His only down time tends to fall on Sundays, but even then he's usually working out on his own.
He also manages 15 fighters, including four professionals and two soon-to-be pros.
"Luckily right now it's what I do full time," Chartier said. "I have the time, but if I had to a 9 to 5 it would not be feasible. I'm putting in probably 40-45 hours a week in training."
Training for tomrorow
The difficulty for young professional MMA fighters is that much of their time is spent training without knowing when, where or who their next fight is coming from.
Chartier was expecting to fight at the end of this month, but that was recently called off when an opponent couldn't be found. Now, Chartier is scheduled to fight on April 9 at UMass Amherst's Mullins Center, although his opponent for that fight is not set in stone yet either.
"You train for a fight, but they have to find somebody.
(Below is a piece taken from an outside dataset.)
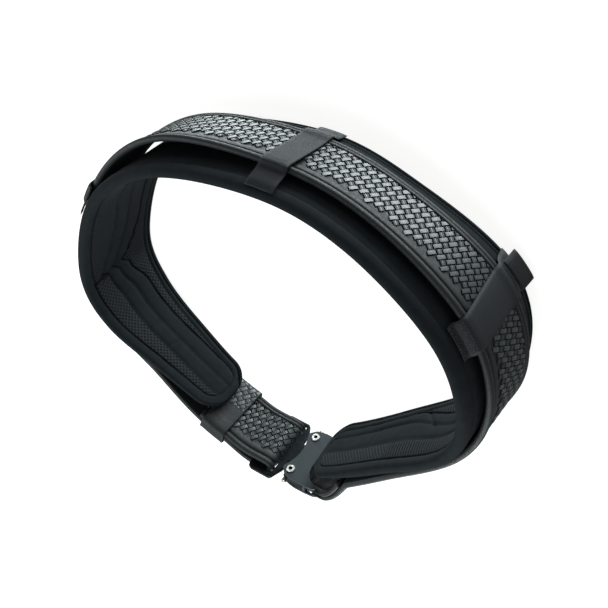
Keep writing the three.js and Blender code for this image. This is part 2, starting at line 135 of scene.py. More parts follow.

You have to say, 'If they don't have anyone by this day, then move on,'" Chartier said. "I'm tentatively scheduled to fight someone who is 0-1. He's been active in grappling and he verbally agreed, but he hasn't fought since 2006. He's fighting again this Saturday, so we'll see how he does in this fight and wait to sign contracts."
Chartier knows eventually he'll fight again, hopefully in April, but he's happy to keep training. As for how far Chartier takes his MMA career, he chooses to not look too far down the road.
"Really, I think the meathead answer is UFC (Ultimate Fighting Championship), but it's very hard to get there," Chartier said. "It would be awesome to get to UFC or Strikeforce, but I'm not putting pressure on myself. I'll see where it takes me and enjoy it wherever I go."
Tale of the Tape
Name: Tyson Chartier
Weight: Fights at 155 pounds, walks at 175.
Hometown: Deerfield, NH
Resides: Waltham. Has lived in Danvers, Beverly and Peabody.
Record: 1-0 professional. Finished 7-1 as an amateur.